_GOAL OF THE EXERCISE_. Your task is to copy the material exactly.

——————

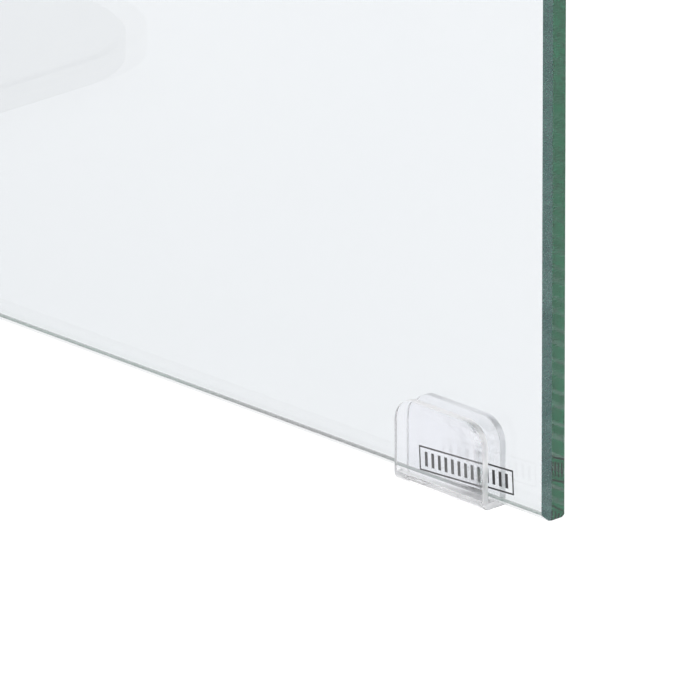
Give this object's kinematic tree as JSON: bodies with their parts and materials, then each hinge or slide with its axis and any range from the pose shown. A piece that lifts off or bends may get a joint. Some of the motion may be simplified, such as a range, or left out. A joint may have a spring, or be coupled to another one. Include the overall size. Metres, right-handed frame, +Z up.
{
  "type": "sneeze guard",
  "caption": "Countertop sneeze guard: clear glass pane with clear edge clips, hinged to stainless posts on bar feet, flips up and clamps with lobed knobs.",
  "frame": {"origin": "middle of the footprint on the countertop", "axes": "+X along the pane, -Y towards the customer's side, +Z up from the counter"},
  "size_m": [0.914, 0.228, 0.469],
  "materials": {
    "glass": "clear toughened float glass, polished edges with ground arrises",
    "clear_plastic": "clear moulded plastic",
    "brushed_steel": "brushed stainless steel",
    "cast_steel": "satin stainless casting",
    "bright_steel": "bright stainless fasteners",
    "black_steel": "black oxide screws",
    "rubber": "black rubber",
    "black_plastic": "fine textured black moulding",
    "washer_plastic": "natural friction washer",
    "brass": "turned brass"
  },
  "bodies": {
    "frame": {"foot_pads_left": "rubber", "foot_pads_right": "rubber", "foot_bar_left": "brushed_steel", "foot_bar_right": "brushed_steel", "post_socket_left": "brushed_steel", "post_socket_right": "brushed_steel", "post_left": "brushed_steel", "post_right": "brushed_steel", "post_head_left": "cast_steel", "post_head_right": "cast_steel", "pivot_pin_left": "bright_steel", "pivot_pin_right": "bright_steel", "pivot_washers_left": "washer_plastic", "pivot_washers_right": "washer_plastic", "tie_bar": "brushed_steel", "tie_socket_left": "cast_steel", "tie_socket_right": "cast_steel", "stop_stud_left": "bright_steel", "stop_stud_right": "bright_steel", "stop_tip_left": "rubber", "stop_tip_right": "rubber", "set_screws": "black_steel"},
    "pane": {"glass_pane": "glass", "hinge_leaf_left": "cast_steel", "hinge_leaf_right": "cast_steel", "clamp_plate_left": "brushed_steel", "clamp_plate_right": "brushed_steel", "rear_gasket_left": "rubber", "rear_gasket_right": "rubber", "front_gasket_left": "rubber", "front_gasket_right": "rubber", "clamp_screws": "bright_steel", "glass_bushes": "clear_plastic"},
    "clip_left": {"edge_clip_left": "clear_plastic"},
    "knob_left": {"lock_knob_left": "black_plastic", "knob_insert_left": "brass"},
    "clip_right": {"edge_clip_right": "clear_plastic"},
    "knob_right": {"lock_knob_right": "black_plastic", "knob_insert_right": "brass"}
  },
  "joints": [
    {"name": "pane_flip", "type": "hinge", "parent": "frame", "child": "pane", "pos_m": [0, 0.06, 0.424], "axis": [-1, 0, 0], "range_deg": [0, 95]},
    {"name": "knob_left_turn", "type": "hinge", "parent": "frame", "child": "knob_left", "pos_m": [-0.1973, 0.06, 0.424], "axis": [-1, 0, 0], "range_deg": [0, 180]},
    {"name": "knob_right_turn", "type": "hinge", "parent": "frame", "child": "knob_right", "pos_m": [0.1973, 0.06, 0.424], "axis": [1, 0, 0], "range_deg": [0, 180]},
    {"name": "clip_left_slide", "type": "slide", "parent": "pane", "child": "clip_left", "axis": [-1, 0, 0], "range_m": [-0.12, 0.015]},
    {"name": "clip_right_slide", "type": "slide", "parent": "pane", "child": "clip_right", "axis": [1, 0, 0], "range_m": [-0.12, 0.015]}
  ]
}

——————

_EXERCISE ANSWER_.
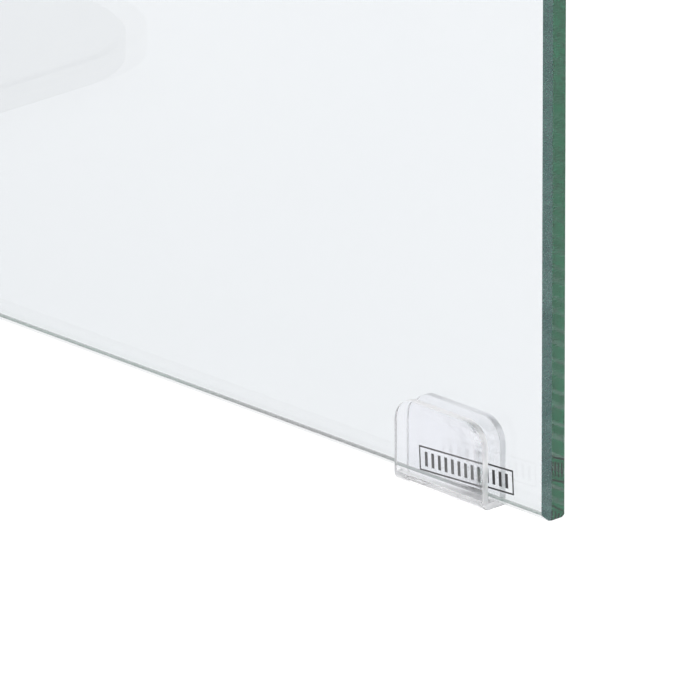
Give this object's kinematic tree as JSON: bodies with their parts and materials, then each hinge or slide with its axis and any range from the pose shown. A piece that lifts off or bends may get a joint. Some of the motion may be simplified, such as a range, or left out. A joint may have a spring, or be coupled to another one. Include the overall size. Metres, right-handed frame, +Z up.
{
  "type": "sneeze guard",
  "caption": "Countertop sneeze guard: clear glass pane with clear edge clips, hinged to stainless posts on bar feet, flips up and clamps with lobed knobs.",
  "frame": {"origin": "middle of the footprint on the countertop", "axes": "+X along the pane, -Y towards the customer's side, +Z up from the counter"},
  "size_m": [0.914, 0.228, 0.469],
  "materials": {
    "glass": "clear toughened float glass, polished edges with ground arrises",
    "clear_plastic": "clear moulded plastic",
    "brushed_steel": "brushed stainless steel",
    "cast_steel": "satin stainless casting",
    "bright_steel": "bright stainless fasteners",
    "black_steel": "black oxide screws",
    "rubber": "black rubber",
    "black_plastic": "fine textured black moulding",
    "washer_plastic": "natural friction washer",
    "brass": "turned brass"
  },
  "bodies": {
    "frame": {"foot_pads_left": "rubber", "foot_pads_right": "rubber", "foot_bar_left": "brushed_steel", "foot_bar_right": "brushed_steel", "post_socket_left": "brushed_steel", "post_socket_right": "brushed_steel", "post_left": "brushed_steel", "post_right": "brushed_steel", "post_head_left": "cast_steel", "post_head_right": "cast_steel", "pivot_pin_left": "bright_steel", "pivot_pin_right": "bright_steel", "pivot_washers_left": "washer_plastic", "pivot_washers_right": "washer_plastic", "tie_bar": "brushed_steel", "tie_socket_left": "cast_steel", "tie_socket_right": "cast_steel", "stop_stud_left": "bright_steel", "stop_stud_right": "bright_steel", "stop_tip_left": "rubber", "stop_tip_right": "rubber", "set_screws": "black_steel"},
    "pane": {"glass_pane": "glass", "hinge_leaf_left": "cast_steel", "hinge_leaf_right": "cast_steel", "clamp_plate_left": "brushed_steel", "clamp_plate_right": "brushed_steel", "rear_gasket_left": "rubber", "rear_gasket_right": "rubber", "front_gasket_left": "rubber", "front_gasket_right": "rubber", "clamp_screws": "bright_steel", "glass_bushes": "clear_plastic"},
    "clip_left": {"edge_clip_left": "clear_plastic"},
    "knob_left": {"lock_knob_left": "black_plastic", "knob_insert_left": "brass"},
    "clip_right": {"edge_clip_right": "clear_plastic"},
    "knob_right": {"lock_knob_right": "black_plastic", "knob_insert_right": "brass"}
  },
  "joints": [
    {"name": "pane_flip", "type": "hinge", "parent": "frame", "child": "pane", "pos_m": [0, 0.06, 0.424], "axis": [-1, 0, 0], "range_deg": [0, 95]},
    {"name": "knob_left_turn", "type": "hinge", "parent": "frame", "child": "knob_left", "pos_m": [-0.1973, 0.06, 0.424], "axis": [-1, 0, 0], "range_deg": [0, 180]},
    {"name": "knob_right_turn", "type": "hinge", "parent": "frame", "child": "knob_right", "pos_m": [0.1973, 0.06, 0.424], "axis": [1, 0, 0], "range_deg": [0, 180]},
    {"name": "clip_left_slide", "type": "slide", "parent": "pane", "child": "clip_left", "axis": [-1, 0, 0], "range_m": [-0.12, 0.015]},
    {"name": "clip_right_slide", "type": "slide", "parent": "pane", "child": "clip_right", "axis": [1, 0, 0], "range_m": [-0.12, 0.015]}
  ]
}